### Stated exercise
Please copy the lines below exactly, from the first one through the line showing "# At rest the".
····················
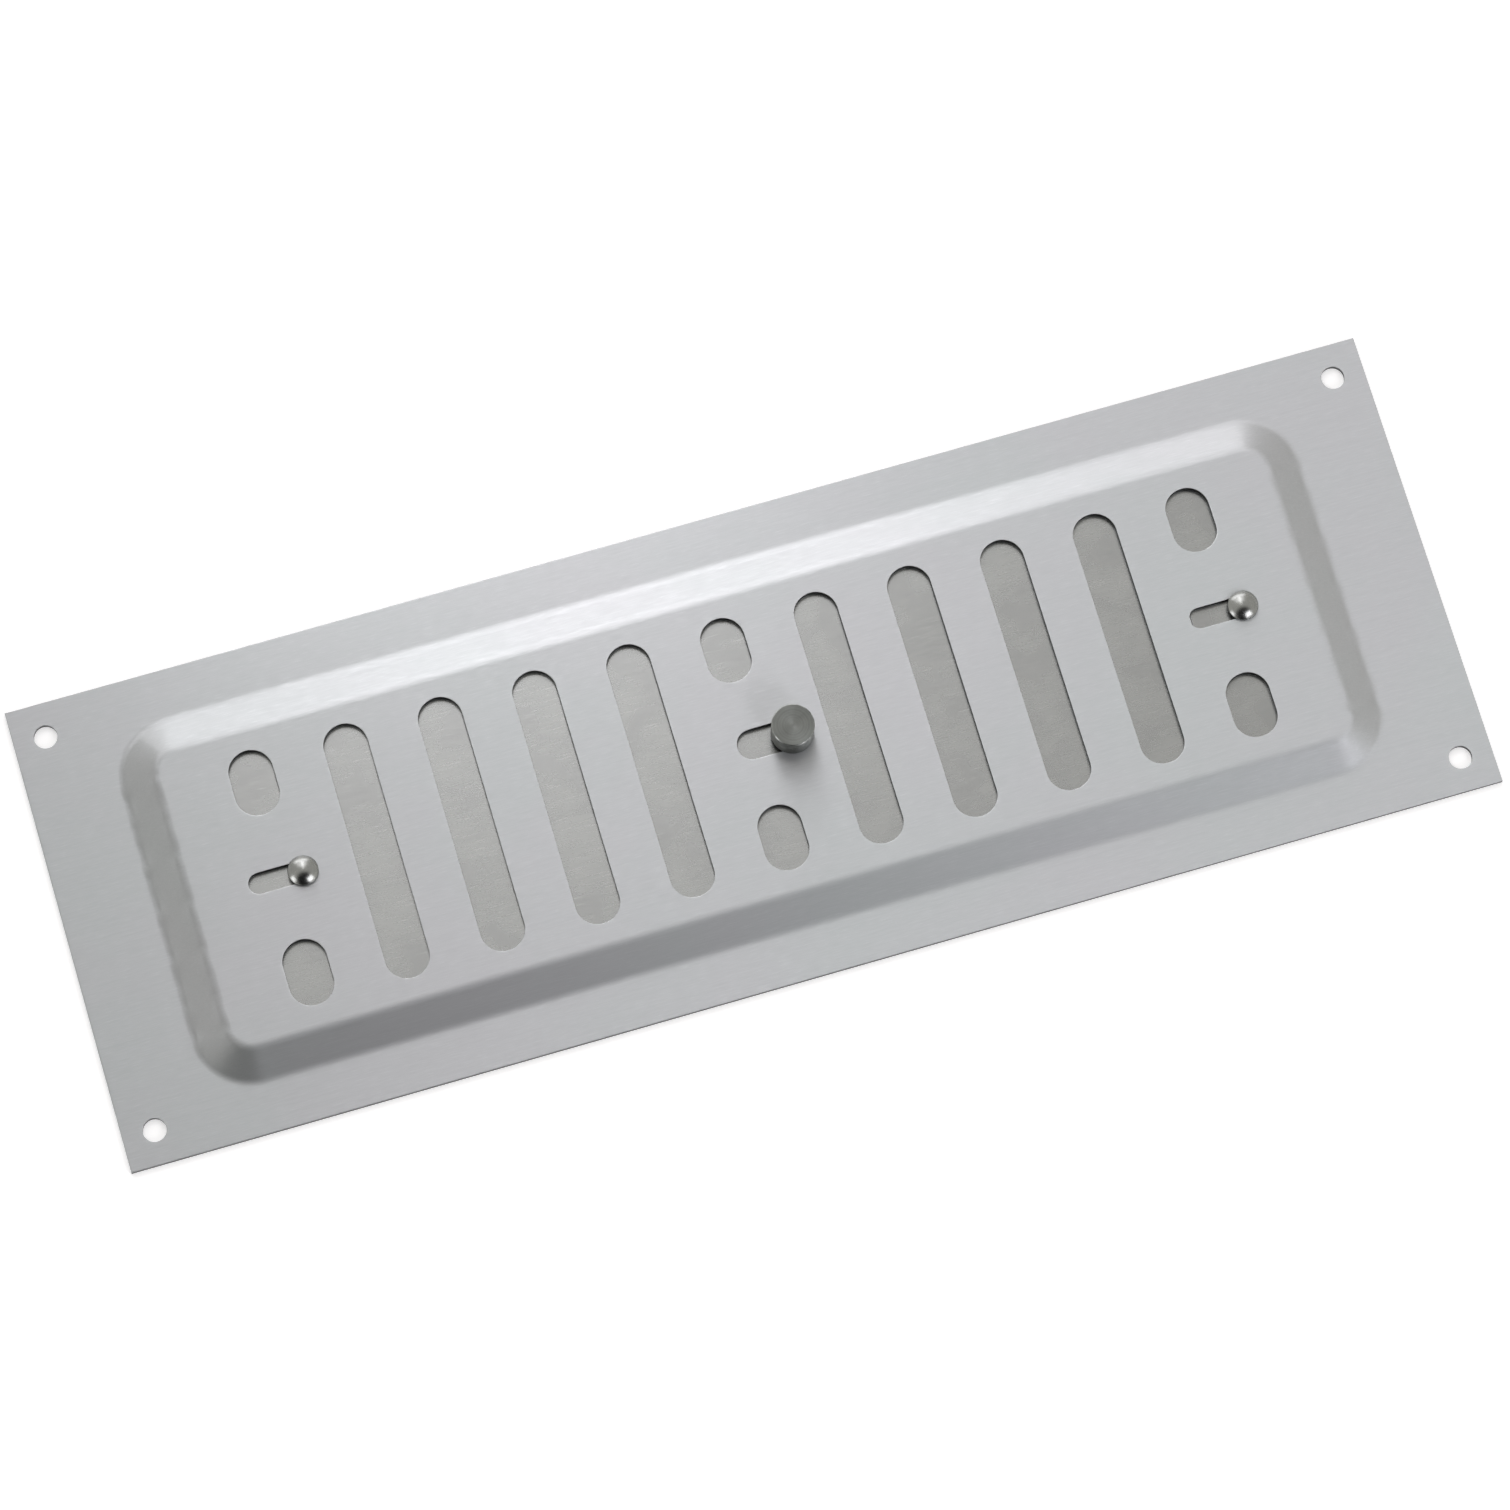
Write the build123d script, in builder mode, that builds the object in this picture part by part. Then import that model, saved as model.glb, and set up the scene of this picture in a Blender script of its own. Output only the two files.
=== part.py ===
from build123d import *
import math
import os

# Adjustable vent grille: a pressed face plate with a slotted shutter that slides behind it.
# Lengths are in millimetres. X runs along the plate, Y across it and Z from the wall to the room.
# The origin is the middle of the flange's back face, which lies on the wall.
# At rest the shutter is closed, at the right-hand end of its travel, and it opens to the left.

# Air slots, punched in columns along the plate
column_count = 11
slot_width = 7.2
slot_length = 43.5
short_slot_length = 11.0

# Shutter: closed, its bars lap over the air slots by these widths at the left and at the right
closing_lap = 0.1
far_lap = 1.3
slide_thickness = 0.8
slide_side_cover = 2.6
slide_end_cover = 1.1
slide_corner_radius = 1.5
slide_gap = 0.2
slide_room = 1.15

# Face plate, pressed from one sheet
sheet_thickness = 1.0
bevel_run = 5.4
field_corner_radius = 4.0
field_bend_radius = 4.0
foot_bend_radius = 3.5
flange_end = 15.2
flange_side = 8.35

# Screw holes in the flange's corners
screw_hole_diameter = 3.8
screw_hole_end_inset = 5.35
screw_hole_side_inset = 5.65

# Guides that the rivets and the knob run in
rivet_guide_width = 3.5
rivet_side_clearance = 0.15
knob_guide_width = 5.0
knob_side_clearance = 0.7
knob_guide_offset = 2.7
guide_end_clearance = 0.1
head_clearance = 0.1

# Domed rivets with a hollow tail
rivet_head_overhang = 0.75
rivet_head_edge = 0.25
rivet_dome_height = 1.1
rivet_shoulder = 0.4
rivet_tail_wall = 0.5
rivet_tail_spread = 0.7
rivet_bore_depth = 1.2

# Turned knob
knob_overhang = 1.0
knob_height = 4.9
knob_chamfer = 0.25
knob_shoulder = 0.4
knob_tail_spread = 0.8

# Washers that the tails are spread over
spigot_clearance = 0.05
washer_thickness = 0.4
rivet_washer_rim = 1.8
knob_washer_rim = 2.6
tail_height = 0.6
tail_taper = 0.25
wall_clearance = 0.2

# Travel: one slot width and a little more, so that the shutter's bars cover the air slots
travel = slot_width + closing_lap

# Heights above the wall, from the wall outwards
tail_back = wall_clearance
washer_back = tail_back + tail_height
slide_back = washer_back + washer_thickness
slide_front = slide_back + slide_thickness
field_rise = slide_front + slide_gap
field_front = field_rise + sheet_thickness
head_back = field_front + head_clearance

# Columns: the middle one and the two end ones are parted by the guides
column_pitch = 2 * slot_width + closing_lap + far_lap
grid_half_length = (column_count - 1) * column_pitch / 2
columns = [i * column_pitch - grid_half_length for i in range(column_count)]
left_column = columns[0]
knob_column = columns[column_count // 2]
right_column = columns[-1]
guide_columns = [left_column, knob_column, right_column]
air_columns = [x for x in columns if x not in guide_columns]
short_slot_y = (slot_length - short_slot_length) / 2
short_slot_places = [(x, y) for x in guide_columns for y in (short_slot_y, -short_slot_y)]

# Pins, heads and tails are sized from the guides
rivet_head_diameter = rivet_guide_width + 2 * rivet_head_overhang
rivet_shank_diameter = rivet_guide_width - 2 * rivet_side_clearance
rivet_spigot_diameter = rivet_shank_diameter - 2 * rivet_shoulder
rivet_tail_diameter = rivet_spigot_diameter + 2 * rivet_tail_spread
rivet_bore_diameter = rivet_spigot_diameter - 2 * rivet_tail_wall
rivet_washer_diameter = rivet_spigot_diameter + 2 * rivet_washer_rim
knob_diameter = knob_guide_width + 2 * knob_overhang
knob_neck_diameter = knob_guide_width - 2 * knob_side_clearance
knob_spigot_diameter = knob_neck_diameter - 2 * knob_shoulder
knob_tail_diameter = knob_spigot_diameter + 2 * knob_tail_spread
knob_washer_diameter = knob_spigot_diameter + 2 * knob_washer_rim

# Guides are as long as the travel, the pin that runs in them and its clearance at both ends
rivet_guide_length = travel + rivet_shank_diameter + 2 * guide_end_clearance
knob_guide_length = travel + knob_neck_diameter + 2 * guide_end_clearance
knob_guide_x = knob_column + knob_guide_offset

# Places of the shutter and its pins with the shutter closed
slide_centre = travel / 2
left_rivet_x = left_column + travel / 2
right_rivet_x = right_column + travel / 2
knob_x = knob_guide_x + travel / 2

# Shutter's outline
slide_length = 2 * (grid_half_length + slide_end_cover) + rivet_guide_length + travel
slide_width = slot_length + 2 * slide_side_cover

# Raised field, its foot and the whole plate, with room for the shutter at both ends of its travel
field_length = slide_length + travel + 2 * slide_room
field_width = slide_width + 2 * slide_room
foot_length = field_length + 2 * bevel_run
foot_width = field_width + 2 * bevel_run
foot_radius = field_corner_radius + bevel_run
plate_length = foot_length + 2 * flange_end
plate_width = foot_width + 2 * flange_side

# The back of the sheet follows the front: its bend lines lie inwards by this much
bevel_angle = math.atan2(field_rise, bevel_run)
bend_shift = sheet_thickness * math.tan(bevel_angle / 2)

os.makedirs("parts", exist_ok=True)

# Face plate: blank, raised field with conical corners, and the hollow that the shutter slides in
with BuildPart() as face_plate:
    with BuildSketch(Plane.XY):
        Rectangle(plate_length, plate_width)
    extrude(amount=sheet_thickness)
    with BuildSketch(Plane.XY.offset(sheet_thickness)):
        RectangleRounded(foot_length, foot_width, foot_radius)
    with BuildSketch(Plane.XY.offset(field_front)):
        RectangleRounded(field_length, field_width, field_corner_radius)
    loft(ruled=True)
    level_faces = face_plate.faces().filter_by(Axis.Z)
    fillet(level_faces.sort_by(Axis.Z)[-1].outer_wire().edges(), field_bend_radius)
    flange_front = face_plate.faces().filter_by(Axis.Z).sort_by(Axis.Z)[1]
    fillet(flange_front.inner_wires()[0].edges(), foot_bend_radius)

    with BuildSketch(Plane.XY):
        RectangleRounded(
            foot_length - 2 * bend_shift,
            foot_width - 2 * bend_shift,
            foot_radius - bend_shift,
        )
    with BuildSketch(Plane.XY.offset(field_rise)):
        RectangleRounded(
            field_length - 2 * bend_shift,
            field_width - 2 * bend_shift,
            field_corner_radius - bend_shift,
        )
    loft(ruled=True, mode=Mode.SUBTRACT)
    flange_back = face_plate.faces().filter_by(Axis.Z).sort_by(Axis.Z)[0]
    fillet(flange_back.inner_wires()[0].edges(), foot_bend_radius + sheet_thickness)
    ceiling = face_plate.faces().filter_by(Axis.Z).sort_by(Axis.Z)[-2]
    fillet(ceiling.outer_wire().edges(), field_bend_radius - sheet_thickness)

    # Air slots and guides
    with BuildSketch(Plane.XY.offset(field_front)):
        with Locations(*[(x, 0) for x in air_columns]):
            SlotOverall(slot_length, slot_width, rotation=90)
        with Locations(*short_slot_places):
            SlotOverall(short_slot_length, slot_width, rotation=90)
        with Locations((left_column, 0), (right_column, 0)):
            SlotOverall(rivet_guide_length, rivet_guide_width)
        with Locations((knob_guide_x, 0)):
            SlotOverall(knob_guide_length, knob_guide_width)
    extrude(amount=-2 * sheet_thickness, mode=Mode.SUBTRACT)

    # Screw holes
    with GridLocations(
        plate_length - 2 * screw_hole_end_inset,
        plate_width - 2 * screw_hole_side_inset,
        2,
        2,
    ):
        Hole(screw_hole_diameter / 2)

# Shutter: a flat plate with the same air slots, one travel to the right of the face plate's
with BuildPart() as slide_plate:
    with BuildSketch(Plane.XY.offset(slide_back)):
        with Locations((slide_centre, 0)):
            RectangleRounded(slide_length, slide_width, slide_corner_radius)
        with Locations(*[(x + travel, 0) for x in air_columns]):
            SlotOverall(slot_length, slot_width, rotation=90, mode=Mode.SUBTRACT)
        with Locations(*[(x + travel, y) for x, y in short_slot_places]):
            SlotOverall(short_slot_length, slot_width, rotation=90, mode=Mode.SUBTRACT)
        with Locations((left_rivet_x, 0), (right_rivet_x, 0)):
            Circle(rivet_spigot_diameter / 2 + spigot_clearance, mode=Mode.SUBTRACT)
        with Locations((knob_x, 0)):
            Circle(knob_spigot_diameter / 2 + spigot_clearance, mode=Mode.SUBTRACT)
    extrude(amount=slide_thickness)

# Knob: turned in one piece with the neck that runs in its guide and the spigot that holds it
with BuildPart() as control_knob:
    knob_top = head_back + knob_height
    with BuildSketch(Plane.XZ.shift_origin((knob_x, 0, 0))):
        with BuildLine():
            Polyline(
                (0, knob_top),
                (knob_diameter / 2 - knob_chamfer, knob_top),
                (knob_diameter / 2, knob_top - knob_chamfer),
                (knob_diameter / 2, head_back),
                (knob_neck_diameter / 2, head_back),
                (knob_neck_diameter / 2, slide_front),
                (knob_spigot_diameter / 2, slide_front),
                (knob_spigot_diameter / 2, washer_back),
                (knob_tail_diameter / 2, washer_back),
                (knob_tail_diameter / 2 - tail_taper, tail_back),
                (0, tail_back),
                close=True,
            )
        make_face()
    revolve(axis=Axis((knob_x, 0, 0), (0, 0, 1)))

# Rivets: a domed head in front, a shouldered shank in the guide and a hollow tail, spread
# over its washer
rivets = []
for side, rivet_x in (("left", left_rivet_x), ("right", right_rivet_x)):
    with BuildPart() as rivet:
        dome_foot = head_back + rivet_head_edge
        dome_top = dome_foot + rivet_dome_height
        bore_top = tail_back + rivet_bore_depth
        with BuildSketch(Plane.XZ.shift_origin((rivet_x, 0, 0))):
            with BuildLine():
                TangentArc((0, dome_top), (rivet_head_diameter / 2, dome_foot), tangent=(1, 0))
                Polyline(
                    (rivet_head_diameter / 2, dome_foot),
                    (rivet_head_diameter / 2, head_back),
                    (rivet_shank_diameter / 2, head_back),
                    (rivet_shank_diameter / 2, slide_front),
                    (rivet_spigot_diameter / 2, slide_front),
                    (rivet_spigot_diameter / 2, washer_back),
                    (rivet_tail_diameter / 2, washer_back),
                    (rivet_tail_diameter / 2 - tail_taper, tail_back),
                    (rivet_bore_diameter / 2, tail_back),
                    (rivet_bore_diameter / 2, bore_top),
                    (0, bore_top),
                    (0, dome_top),
                )
            make_face()
        revolve(axis=Axis((rivet_x, 0, 0), (0, 0, 1)))
    rivet.part.label = f"{side}_rivet"
    rivets.append(rivet.part)

# Washers under the tails, flat against the shutter's back
washers = []
for name, washer_x, washer_diameter, spigot_diameter in (
    ("left_rivet_washer", left_rivet_x, rivet_washer_diameter, rivet_spigot_diameter),
    ("right_rivet_washer", right_rivet_x, rivet_washer_diameter, rivet_spigot_diameter),
    ("knob_washer", knob_x, knob_washer_diameter, knob_spigot_diameter),
):
    with BuildPart() as washer:
        with BuildSketch(Plane.XY.offset(washer_back)):
            with Locations((washer_x, 0)):
                Circle(washer_diameter / 2)
                Circle(spigot_diameter / 2 + spigot_clearance, mode=Mode.SUBTRACT)
        extrude(amount=washer_thickness)
    washer.part.label = name
    washers.append(washer.part)

face_plate.part.label = "face_plate"
slide_plate.part.label = "slide_plate"
control_knob.part.label = "control_knob"
for piece in [face_plate.part, slide_plate.part, control_knob.part] + rivets + washers:
    export_step(piece, f"parts/{piece.label}.step")
print(f"plate {plate_length:.2f} x {plate_width:.2f}, field front at {field_front:.2f}")
print(f"travel {travel:.2f}, bevel {math.degrees(bevel_angle):.1f} degrees")
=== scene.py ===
import math
import bmesh
import bpy
import numpy as np
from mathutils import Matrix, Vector


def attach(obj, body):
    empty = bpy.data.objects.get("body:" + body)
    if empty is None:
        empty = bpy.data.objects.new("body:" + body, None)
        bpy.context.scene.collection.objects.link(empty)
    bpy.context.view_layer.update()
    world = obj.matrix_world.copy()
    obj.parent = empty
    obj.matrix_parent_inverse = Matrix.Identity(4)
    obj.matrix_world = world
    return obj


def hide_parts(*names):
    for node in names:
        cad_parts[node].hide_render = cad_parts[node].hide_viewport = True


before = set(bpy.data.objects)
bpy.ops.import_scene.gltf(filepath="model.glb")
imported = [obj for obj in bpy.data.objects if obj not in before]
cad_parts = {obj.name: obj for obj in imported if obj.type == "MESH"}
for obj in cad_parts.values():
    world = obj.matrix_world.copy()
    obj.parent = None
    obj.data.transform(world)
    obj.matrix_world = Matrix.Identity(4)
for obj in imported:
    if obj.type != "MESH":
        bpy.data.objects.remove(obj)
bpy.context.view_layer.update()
scene = bpy.context.scene
mm = 0.001
brushUnit = 100.0  # mm per unit of the UV map that brush marks follow


# Camera: a long lens, in front of the vent and a little below its middle
cameraLook = {
    "place": (-0.09155, -0.24366, 0.97189),
    "turnDegrees": (14.8964, -1.0898, -16.5488),
    "lens": 148.489,  # mm, as the sensor
    "sensor": 36,
    "clip": (0.05, 50),
}


def placeCamera(look):
    data = bpy.data.cameras.new("photoCamera")
    data.lens = look["lens"]
    data.sensor_width = look["sensor"]
    data.clip_start, data.clip_end = look["clip"]
    camera = bpy.data.objects.new("photoCamera", data)
    camera.location = look["place"]
    camera.rotation_euler = [math.radians(angle) for angle in look["turnDegrees"]]
    scene.collection.objects.link(camera)
    scene.camera = camera


placeCamera(cameraLook)
scene.view_settings.view_transform = "Standard"
print("camera placed")


# Node helpers. A value that is a socket is linked to the input; any other becomes its own value.
def addNode(tree, kind, place, settings=None, values=None):
    node = tree.nodes.new("ShaderNode" + kind)
    node.location = place
    for key, value in (settings or {}).items():
        setattr(node, key, value)
    for key, value in (values or {}).items():
        if isinstance(value, bpy.types.NodeSocket):
            tree.links.new(value, node.inputs[key])
        else:
            node.inputs[key].default_value = value
    return node


def addMath(tree, operation, place, values, kind="Math", clamp=False):
    node = addNode(tree, kind, place, {"operation": operation}, dict(enumerate(values)))
    if clamp:
        node.use_clamp = True
    return node.outputs[0]


# A material's or the world's node tree, emptied
def emptyTree(owner):
    owner.use_nodes = True
    owner.node_tree.nodes.clear()
    return owner.node_tree


# A shader group with one number as its output; an input without a start value is a vector
def newGroup(name, inputs, output):
    tree = bpy.data.node_groups.new(name, "ShaderNodeTree")
    for label, value in inputs.items():
        kind = "NodeSocketVector" if value is None else "NodeSocketFloat"
        socket = tree.interface.new_socket(label, in_out="INPUT", socket_type=kind)
        if value is not None:
            socket.default_value = value
    tree.interface.new_socket(output, in_out="OUTPUT", socket_type="NodeSocketFloat")
    first = tree.nodes.new("NodeGroupInput")
    first.location = (-900, 0)
    last = tree.nodes.new("NodeGroupOutput")
    last.location = (700, 0)
    return tree, first.outputs, last.inputs[output]


def placeGroup(tree, group, place, values):
    return addNode(tree, "Group", place, {"node_tree": group}, values).outputs[0]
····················
### Full output
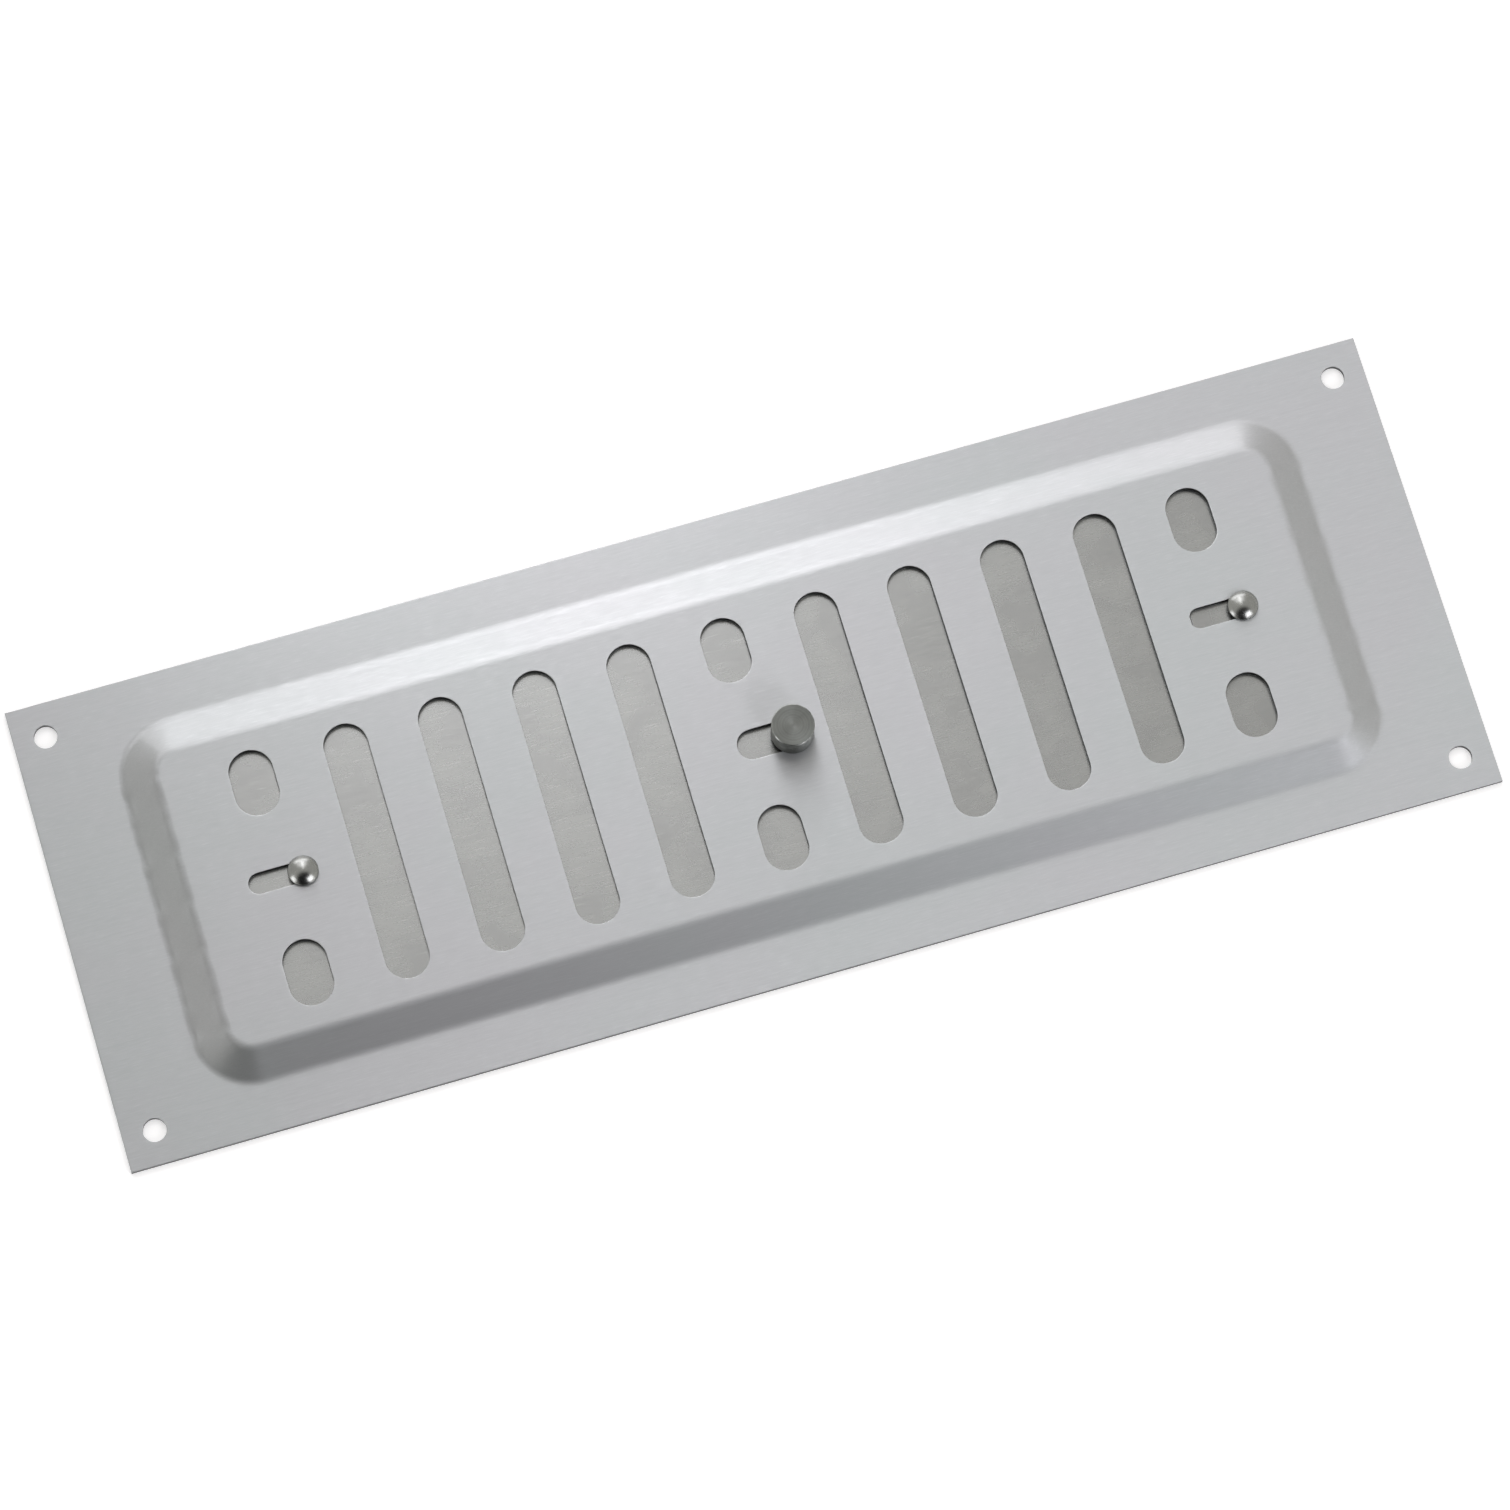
Write the build123d script, in builder mode, that builds the object in this picture part by part. Then import that model, saved as model.glb, and set up the scene of this picture in a Blender script of its own. Output only the two files.
=== part.py ===
from build123d import *
import math
import os

# Adjustable vent grille: a pressed face plate with a slotted shutter that slides behind it.
# Lengths are in millimetres. X runs along the plate, Y across it and Z from the wall to the room.
# The origin is the middle of the flange's back face, which lies on the wall.
# At rest the shutter is closed, at the right-hand end of its travel, and it opens to the left.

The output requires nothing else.